According to BrandEd CEO Michael Chung, BrandEd is different from other big-business brands because they are owned and operated by a family investment office instead of the traditional venture capital outfit; this “patent capital” allows them to “take a long wire and build slowly and intentionally — which is exactly what is needed to build high-quality education programs.” Many collegiate institutions prioritize profit over the student body. This patent capitol allows for more flexibility with funds and less investor pressure for profit from universities. 

BrandEd colleges provide unique competition to other established universities reliant on branding to attract their student population. With esteemed universities simply relying on the weight of their name to attract the student body, BrandEd colleges rely on the prowess in passion fields to attract students to a unique learning environment. High-brand accredited universities are not a new concept. Incorporating independent non-educational institutions into higher education spaces is new and bound to stimulate competition between universities targeting students in BrandEd fields. This precedent has been lost amongst many higher education institutions that prioritize profits and prestige over the educational needs of the student body. 

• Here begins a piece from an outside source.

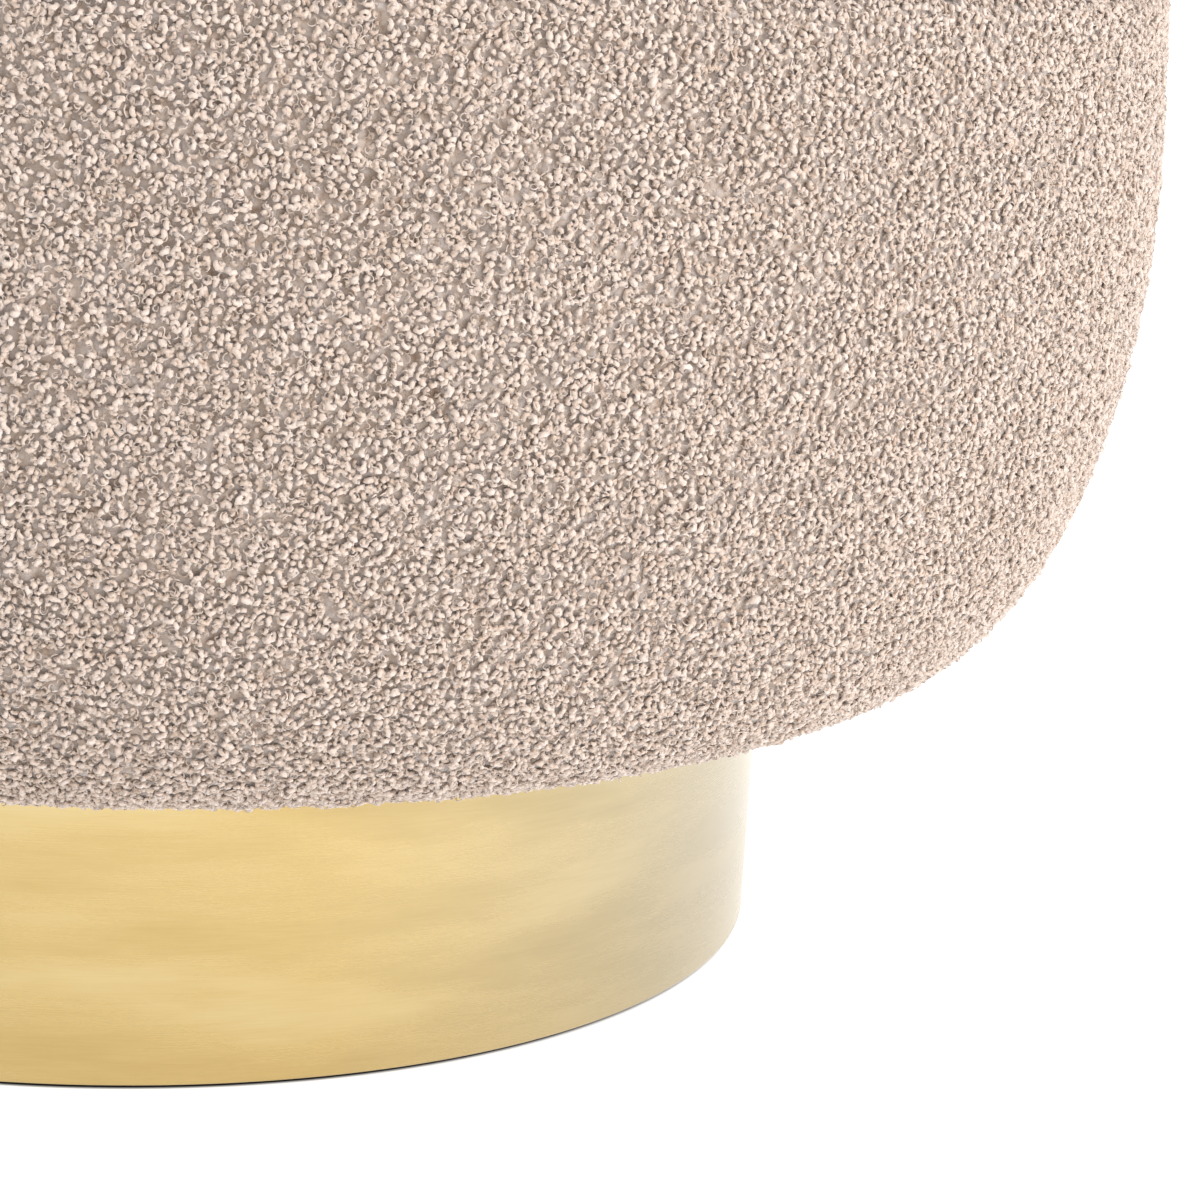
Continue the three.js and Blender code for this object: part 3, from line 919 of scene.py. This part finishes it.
def lid_foam_outline():
    radius, base = lid_foam_high.x, lid_foam_low.z
    crown = superellipse(0, radius, LID_SHOULDER_Z, lid_foam_high.z - LID_SHOULDER_Z, LID_ROUNDNESS)
    return resample(np.concatenate([[[0, base], [radius, base]], crown]), 4 * MM)


def wadding_outline():
    """Over the lid's foam, from the middle of its inside down to its edge and back over its outside."""
    inset = COVER + GAP
    span = LID_RADIUS - inset - WADDING
    height = LID_TOP_Z - inset - WADDING - LID_SHOULDER_Z
    inside = superellipse(0, span, LID_SHOULDER_Z, height, LID_ROUNDNESS)[::-1]
    outside = lid_outline(inset, lid_foam_high.x + 2 * GAP)
    return np.concatenate([resample(inside, 4 * MM), resample(outside, 4 * MM)])


def add_padding():
    """Foam and wadding, a little uneven, each in the place that its CAD solid holds."""
    rough = Lumps(9 * MM, 21)

    def lift(points):
        return 0.12 * MM * rough.at(points)

    solids = [
        ("side_foam_block", side_foam_outline(), "base", "side_foam", "foam", foam, 0.9),
        ("rim_pad_strip", rim_pad_outline(), "base", "rim_pad", "foam", foam, 0.9),
        ("lid_foam_block", lid_foam_outline(), "lid", "lid_foam", "foam", foam, 0.95),
        ("lid_wadding_wrap", wadding_outline(), "lid", "lid_wadding", "wadding", wadding, 0.7),
    ]
    for name, rows, body, node, slot, finish, fill in solids:
        made = piece(turned(name, rows, PADDING_COLUMNS, lift), body, node, finish)


def add_well_lining():
    """The well's lining, gently puckered, with one sewn seam at the back."""
    pucker = Lumps((14 * MM, 14 * MM, 70 * MM), 22)
    outer, inner = well_high.x, well_high.x - 1.5 * MM
    low, high = well_low.z, well_high.z
    wall = rounded([[inner, high], [inner, low], [outer, low], [outer, high]], 0.5 * MM, 1.2 * MM)
    inside = (wall[:, 0] < outer - 0.6 * MM).astype(float)[:, None]

    def wall_lift(points):
        angle = np.arctan2(points[..., 1], points[..., 0]) - math.pi / 2
        seam = np.exp(-((angle * inner / (1.3 * MM)) ** 2))
        return inside * (0.35 * MM * (1 + pucker.at(points)) + 0.9 * MM * seam)

    made = turned("well_lining_cloth", wall, LINING_COLUMNS, wall_lift)
    piece(made, "base", "well_lining", wall_lining)


def add_well_cushion():
    """The soft pad on the well's floor: crowned above and flat below."""
    low, high, radius = floor_pad_low.z, floor_pad_high.z, floor_pad_high.x
    edge = low + 0.45 * (high - low)
    top = superellipse(0, radius, edge, high - edge, 5, 200)
    under = superellipse(0, radius, edge, low - edge, 9, 60)[::-1]
    rows = resample(np.concatenate([under, top[1:]]), 2 * MM)
    soft = Lumps((30 * MM, 30 * MM, 30 * MM), 23)
    on_top = (rows[:, 1] > edge)[:, None]

    def pad_lift(points):
        return on_top * 0.5 * MM * (soft.at(points) - 1)

    made = turned("well_floor_cushion", rows, CUSHION_COLUMNS, pad_lift)
    piece(made, "base", "well_floor_pad", floor_lining)


def add_dust_cloths():
    """Black spunbond under the floor board and under the lid's board, a little slack between its staples."""
    slack = Lumps((35 * MM, 35 * MM, 35 * MM), 24)
    cloths = (("underside_lining", "base", "floor_board"), ("lid_lining", "lid", "lid_board"))
    for node, body, board in cloths:
        low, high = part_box(node)
        middle = (low.z + high.z) / 2
        half = (high.z - low.z) / 2
        bottom = [[radius, low.z] for radius in np.arange(0, high.x - half, 3 * MM)]
        rows = np.concatenate([
            bottom,
            arc(high.x - half, middle, half, -90, 90, 5),
            [[high.x / 2, high.z], [0, high.z]],
        ])
        below = (rows[:, 1] < middle)[:, None]

        def lift(points):
            return below * 0.25 * MM * (slack.at(points) - 1)

        made = turned(node + "_cloth", rows, DUST_CLOTH_COLUMNS, lift)
        piece(made, body, node, dust_cloth)


add_band()
add_padding()
add_well_lining()
add_well_cushion()
add_dust_cloths()

# ---- the covers' areas and lengths ----

def declare_covers():
    """The two covers' skin areas and outline lengths, worked out here and not used."""
    body_area = skin_area(resample(body_outline(), 2 * MM))
    body_length = float(along(body_outline())[-1])
    lid_area = skin_area(resample(lid_outline(), 2 * MM))
    lid_length = float(along(lid_outline())[-1])


declare_covers()

# ---- finishes for the CAD nodes that stay ----
STAYING = {
    "plinth_wall": bent_plywood, "tub_wall": bent_plywood, "rim_ring": flat_plywood,
    "plinth_bottom_board": flat_plywood, "plinth_top_board": flat_plywood, "floor_board": flat_plywood,
    "lid_board": flat_plywood, "lid_locating_ring": flat_plywood,
    "plinth_post_": flat_plywood, "glide_": glide, "plinth_bolt_": steel, "tee_nut_": steel,
    "lid_ring_screw_": steel,
}
for name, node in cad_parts.items():
    finish = next((STAYING[start] for start in STAYING if name.startswith(start)), None)
    if finish is not None:
        node.data.materials.clear()
        node.data.materials.append(finish)


# ---- stage ----

def add_floor():
    """A white floor, bright of itself so that it stays pale in the shade, with a painted shadow, nearly
    black, under the plinth.
    """
    bpy.ops.mesh.primitive_plane_add(size=30)
    floor = bpy.context.object
    floor.name = "floor"
    made = Finish("floor_white")
    clear_of_painted_shadow = made.between(made.from_axis(), PLINTH_RADIUS - 2.5 * MM, PLINTH_RADIUS - 0.5 * MM)
    made.set(
        # painted shadow: under the plinth the floor is nearly black and gives no light of its own
        Base_Color=made.mix(clear_of_painted_shadow, (0.02, 0.02, 0.02, 1), (0.9, 0.9, 0.9, 1)),
        Roughness=0.9,
        Emission_Color=(1, 1, 1, 1),
        Emission_Strength=made.math("MULTIPLY", clear_of_painted_shadow, 0.5),
    )
    floor.data.materials.append(made.material)


def area_light(name, place, aim, size, power, colour=(1, 1, 1)):
    data = bpy.data.lights.new(name, "AREA")
    data.energy = power
    data.size = size
    data.color = colour
    lamp = bpy.data.objects.new(name, data)
    lamp.location = place
    lamp.rotation_euler = (Vector(aim) - Vector(place)).to_track_quat("-Z", "Y").to_euler()
    bpy.context.scene.collection.objects.link(lamp)


def add_camera():
    data = bpy.data.cameras.new("camera")
    data.lens = CAMERA_LENS_MM
    data.sensor_width = SENSOR_MM
    camera = bpy.data.objects.new("camera", data)
    camera.location = (0, -CAMERA_DISTANCE, CAMERA_HEIGHT)
    ahead = Vector((
        math.sin(CAMERA_YAW) * math.cos(CAMERA_PITCH),
        math.cos(CAMERA_YAW) * math.cos(CAMERA_PITCH),
        -math.sin(CAMERA_PITCH),
    ))
    turn = ahead.to_track_quat("-Z", "Y").to_matrix() @ Matrix.Rotation(CAMERA_ROLL, 3, "Z")
    camera.rotation_euler = turn.to_euler()
    bpy.context.scene.collection.objects.link(camera)
    bpy.context.scene.camera = camera


def add_world():
    world = bpy.data.worlds.new("studio")
    world.use_nodes = True
    back = world.node_tree.nodes["Background"]
    back.inputs["Color"].default_value = (1, 1, 1, 1)
    back.inputs["Strength"].default_value = 1.0
    bpy.context.scene.world = world


add_floor()
add_camera()
add_world()
area_light("key", (-1.2, -1.5, 1.9), (0, 0, 0.2), 0.9, 10)
area_light("fill", (1.7, -1.2, 0.9), (0, 0, 0.2), 1.2, 36, (1.0, 0.985, 0.98))
bpy.context.scene.view_settings.view_transform = "Standard"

When big business and corporate America are referenced around academia, the mind immediately draws to stock exchanges and “Goldman Sachs University.” BrandEd strays from the traditional business venture, focusing on “passion education.” Chung’s goal is to benefit and stimulate those pursuing their passion through education; graduates from BrandEd universities are already successfully securing jobs in the arts, fashion, sports and so many other aspirational industries. The arts are often neglected in conversations about education, and creating institutions that highlight these fields only stimulates education for the better.  

Although there is still a way to go before BrandEd educational institutions can be considered a success, this intersection between education and business holds promise. The combination of prestige provided by the industry and educational policy offered by BrandEd creates the perfect environment to attract students away from big-name universities towards these new passion-centric projects.